A run of records:
=====

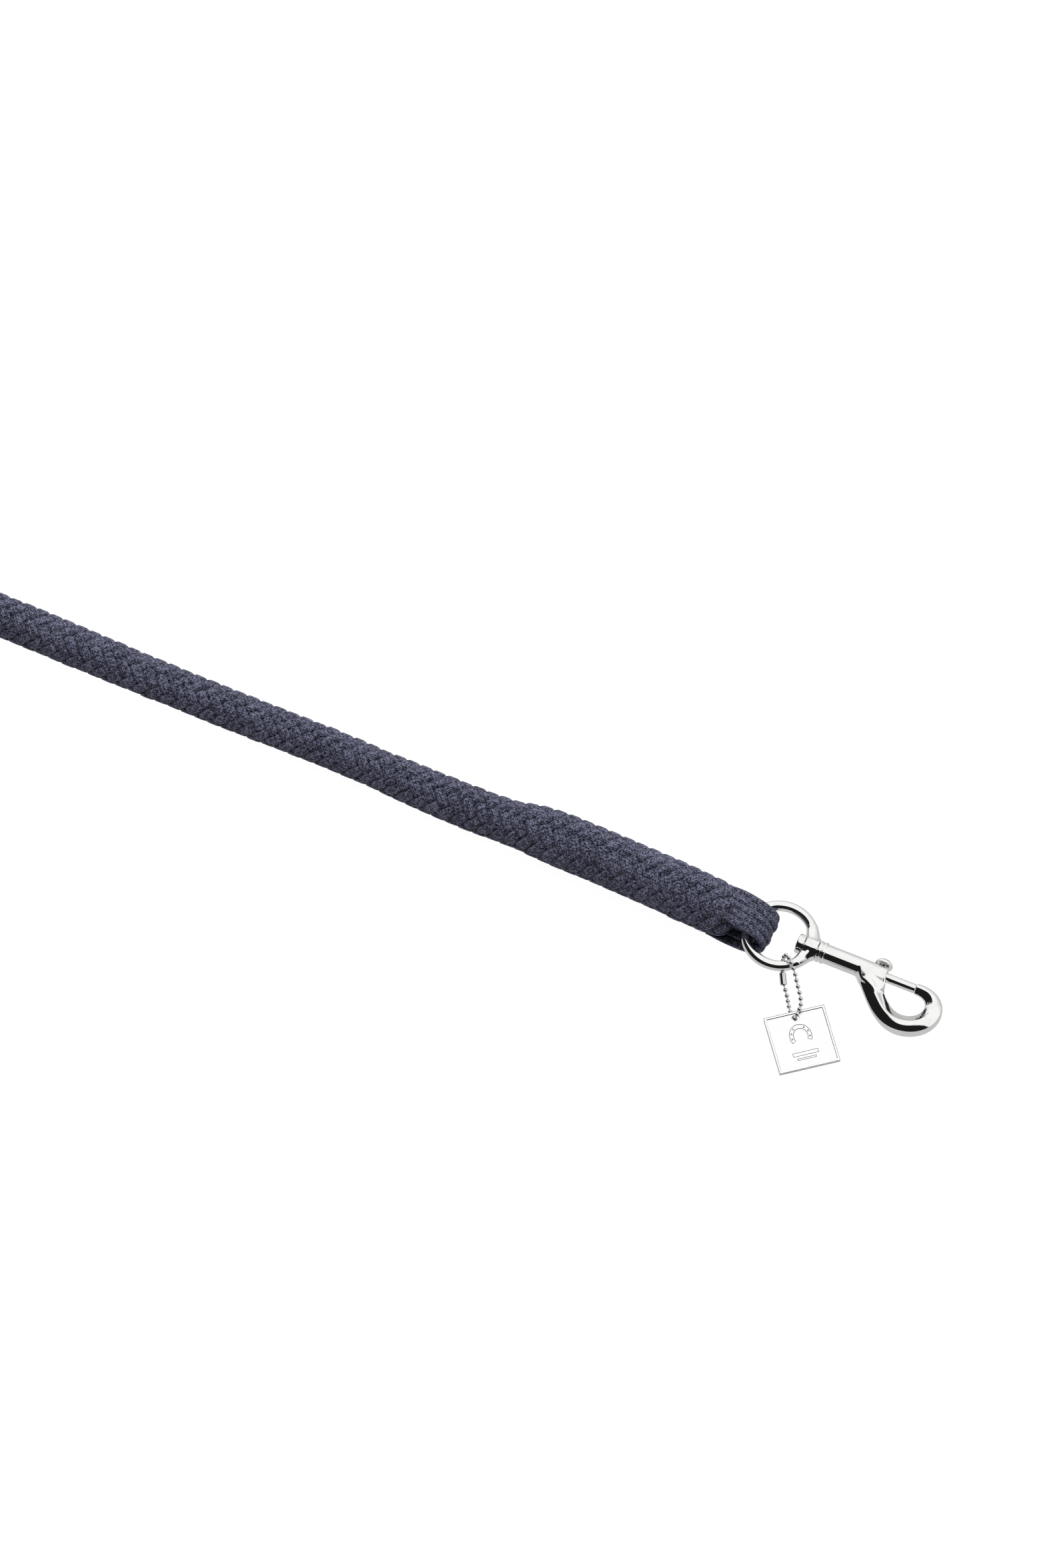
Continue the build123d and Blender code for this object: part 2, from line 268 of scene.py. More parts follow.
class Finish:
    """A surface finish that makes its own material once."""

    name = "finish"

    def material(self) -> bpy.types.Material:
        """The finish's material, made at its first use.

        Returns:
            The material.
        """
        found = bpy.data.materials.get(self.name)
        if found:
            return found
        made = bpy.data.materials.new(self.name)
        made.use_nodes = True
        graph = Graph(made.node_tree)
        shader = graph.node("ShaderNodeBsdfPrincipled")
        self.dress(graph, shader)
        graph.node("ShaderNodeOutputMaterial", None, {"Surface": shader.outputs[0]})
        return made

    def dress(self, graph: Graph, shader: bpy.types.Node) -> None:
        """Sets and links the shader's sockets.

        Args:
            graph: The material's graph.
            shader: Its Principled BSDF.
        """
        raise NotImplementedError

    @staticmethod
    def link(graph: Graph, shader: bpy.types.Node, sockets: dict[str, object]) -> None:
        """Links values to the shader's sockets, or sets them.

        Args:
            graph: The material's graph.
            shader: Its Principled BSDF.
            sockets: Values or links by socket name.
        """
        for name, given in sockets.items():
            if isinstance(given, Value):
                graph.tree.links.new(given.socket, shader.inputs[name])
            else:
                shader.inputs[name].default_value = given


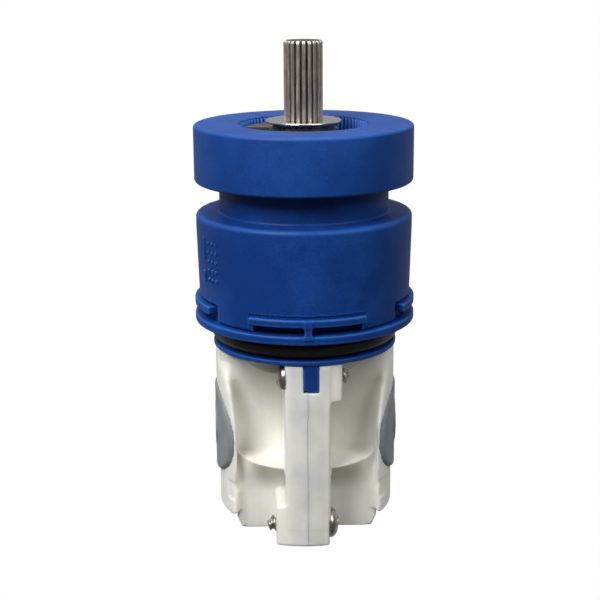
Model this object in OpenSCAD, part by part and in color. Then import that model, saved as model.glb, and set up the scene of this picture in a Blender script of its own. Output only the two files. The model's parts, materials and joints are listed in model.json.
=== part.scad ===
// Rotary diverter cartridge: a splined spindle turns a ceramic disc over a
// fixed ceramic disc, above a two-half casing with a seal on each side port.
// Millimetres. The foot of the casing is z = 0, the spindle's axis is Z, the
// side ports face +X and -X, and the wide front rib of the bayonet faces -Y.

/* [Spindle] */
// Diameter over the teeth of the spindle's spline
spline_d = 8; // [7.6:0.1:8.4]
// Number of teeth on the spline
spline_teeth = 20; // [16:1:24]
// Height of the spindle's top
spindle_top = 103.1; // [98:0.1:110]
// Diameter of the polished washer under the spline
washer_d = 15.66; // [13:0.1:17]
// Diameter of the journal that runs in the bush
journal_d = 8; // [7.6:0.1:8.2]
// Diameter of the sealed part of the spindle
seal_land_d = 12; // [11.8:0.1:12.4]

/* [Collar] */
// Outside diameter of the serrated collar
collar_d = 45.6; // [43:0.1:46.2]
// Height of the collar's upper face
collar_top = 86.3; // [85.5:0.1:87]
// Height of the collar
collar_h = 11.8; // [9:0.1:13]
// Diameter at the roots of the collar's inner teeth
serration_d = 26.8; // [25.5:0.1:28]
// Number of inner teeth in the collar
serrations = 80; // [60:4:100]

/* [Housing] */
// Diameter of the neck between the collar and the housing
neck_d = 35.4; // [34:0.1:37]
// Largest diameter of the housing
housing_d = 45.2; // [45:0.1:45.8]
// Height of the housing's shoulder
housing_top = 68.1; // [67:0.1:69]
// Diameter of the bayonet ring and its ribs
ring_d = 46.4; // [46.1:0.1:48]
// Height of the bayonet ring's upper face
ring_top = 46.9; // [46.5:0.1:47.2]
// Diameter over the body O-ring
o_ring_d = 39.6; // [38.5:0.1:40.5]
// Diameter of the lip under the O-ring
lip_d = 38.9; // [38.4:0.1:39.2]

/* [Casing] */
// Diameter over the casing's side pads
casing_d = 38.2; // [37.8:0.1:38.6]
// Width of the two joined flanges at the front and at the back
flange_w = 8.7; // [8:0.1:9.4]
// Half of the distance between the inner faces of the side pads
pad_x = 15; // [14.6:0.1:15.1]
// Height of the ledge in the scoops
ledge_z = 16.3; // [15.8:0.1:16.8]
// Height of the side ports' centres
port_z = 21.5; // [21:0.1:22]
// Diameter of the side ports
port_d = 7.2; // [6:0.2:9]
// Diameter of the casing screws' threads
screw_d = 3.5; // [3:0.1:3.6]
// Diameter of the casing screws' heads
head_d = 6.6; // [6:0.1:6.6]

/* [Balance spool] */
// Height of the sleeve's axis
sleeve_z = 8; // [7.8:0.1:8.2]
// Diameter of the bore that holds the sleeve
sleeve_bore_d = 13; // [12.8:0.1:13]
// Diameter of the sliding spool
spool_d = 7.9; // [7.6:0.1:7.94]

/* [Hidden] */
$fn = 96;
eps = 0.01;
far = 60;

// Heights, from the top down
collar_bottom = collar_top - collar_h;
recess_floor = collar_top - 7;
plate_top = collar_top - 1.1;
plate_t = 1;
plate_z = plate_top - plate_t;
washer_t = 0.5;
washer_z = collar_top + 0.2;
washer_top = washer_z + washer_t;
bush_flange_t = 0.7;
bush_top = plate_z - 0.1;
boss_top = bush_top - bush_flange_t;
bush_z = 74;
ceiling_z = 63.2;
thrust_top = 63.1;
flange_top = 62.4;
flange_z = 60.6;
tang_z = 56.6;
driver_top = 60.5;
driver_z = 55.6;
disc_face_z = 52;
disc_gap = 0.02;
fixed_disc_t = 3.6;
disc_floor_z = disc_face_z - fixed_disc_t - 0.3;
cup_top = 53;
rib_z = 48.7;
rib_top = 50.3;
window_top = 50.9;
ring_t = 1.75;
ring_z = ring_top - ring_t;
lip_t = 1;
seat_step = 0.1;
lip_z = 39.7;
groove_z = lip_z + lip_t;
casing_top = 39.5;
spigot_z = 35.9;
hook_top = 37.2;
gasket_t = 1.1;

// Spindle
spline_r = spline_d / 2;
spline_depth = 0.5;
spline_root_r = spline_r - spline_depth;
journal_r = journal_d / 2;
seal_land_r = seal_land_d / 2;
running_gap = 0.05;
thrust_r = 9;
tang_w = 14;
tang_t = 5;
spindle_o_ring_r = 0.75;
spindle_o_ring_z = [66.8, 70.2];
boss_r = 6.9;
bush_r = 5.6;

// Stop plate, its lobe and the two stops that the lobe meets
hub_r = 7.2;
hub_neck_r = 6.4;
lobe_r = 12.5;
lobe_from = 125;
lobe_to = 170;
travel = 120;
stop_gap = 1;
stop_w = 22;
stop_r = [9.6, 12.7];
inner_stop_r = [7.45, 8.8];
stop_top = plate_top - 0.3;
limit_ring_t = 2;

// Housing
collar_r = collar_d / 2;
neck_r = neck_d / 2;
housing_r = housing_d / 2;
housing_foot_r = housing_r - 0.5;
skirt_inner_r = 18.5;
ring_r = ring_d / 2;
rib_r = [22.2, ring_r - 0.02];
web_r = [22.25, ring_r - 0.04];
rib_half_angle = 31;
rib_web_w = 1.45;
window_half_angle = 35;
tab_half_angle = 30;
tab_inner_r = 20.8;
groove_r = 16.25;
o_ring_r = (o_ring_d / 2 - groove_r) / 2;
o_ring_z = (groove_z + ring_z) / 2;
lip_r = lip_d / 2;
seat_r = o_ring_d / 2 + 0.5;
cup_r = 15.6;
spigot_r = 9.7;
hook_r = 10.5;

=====

SHORT EXERCISE: Everything from the first line above up to and including the line that contains "its first use." should be printed exactly; please print only that.

RESPONSE:
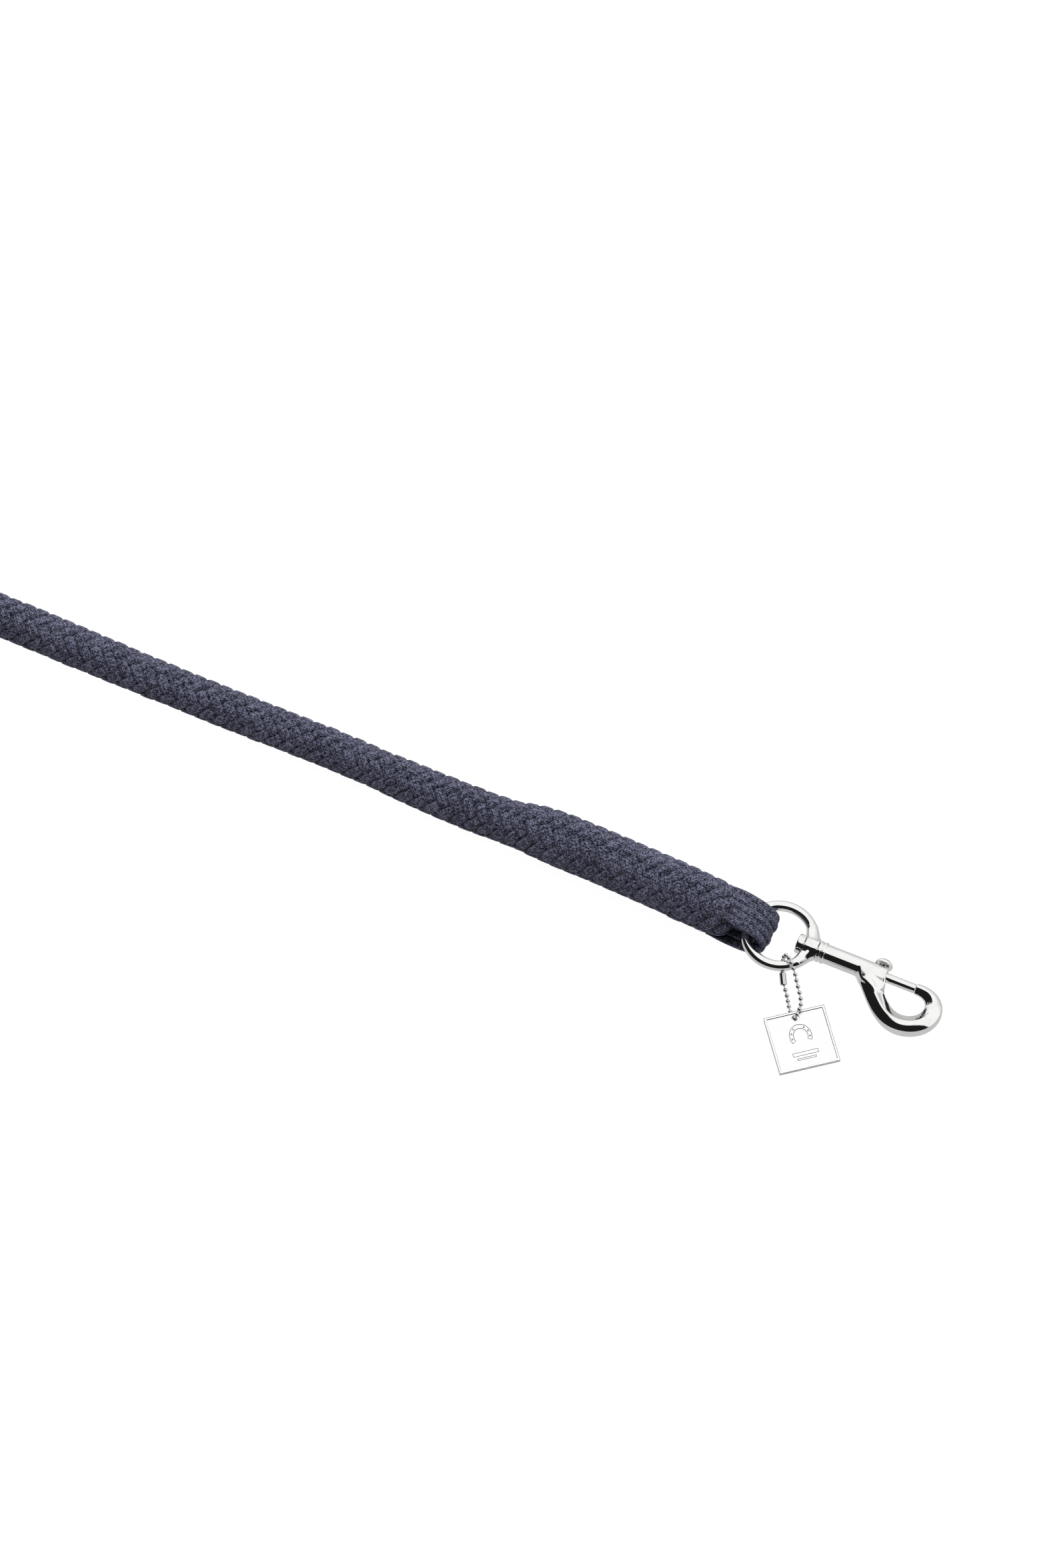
Continue the build123d and Blender code for this object: part 2, from line 268 of scene.py. More parts follow.
class Finish:
    """A surface finish that makes its own material once."""

    name = "finish"

    def material(self) -> bpy.types.Material:
        """The finish's material, made at its first use.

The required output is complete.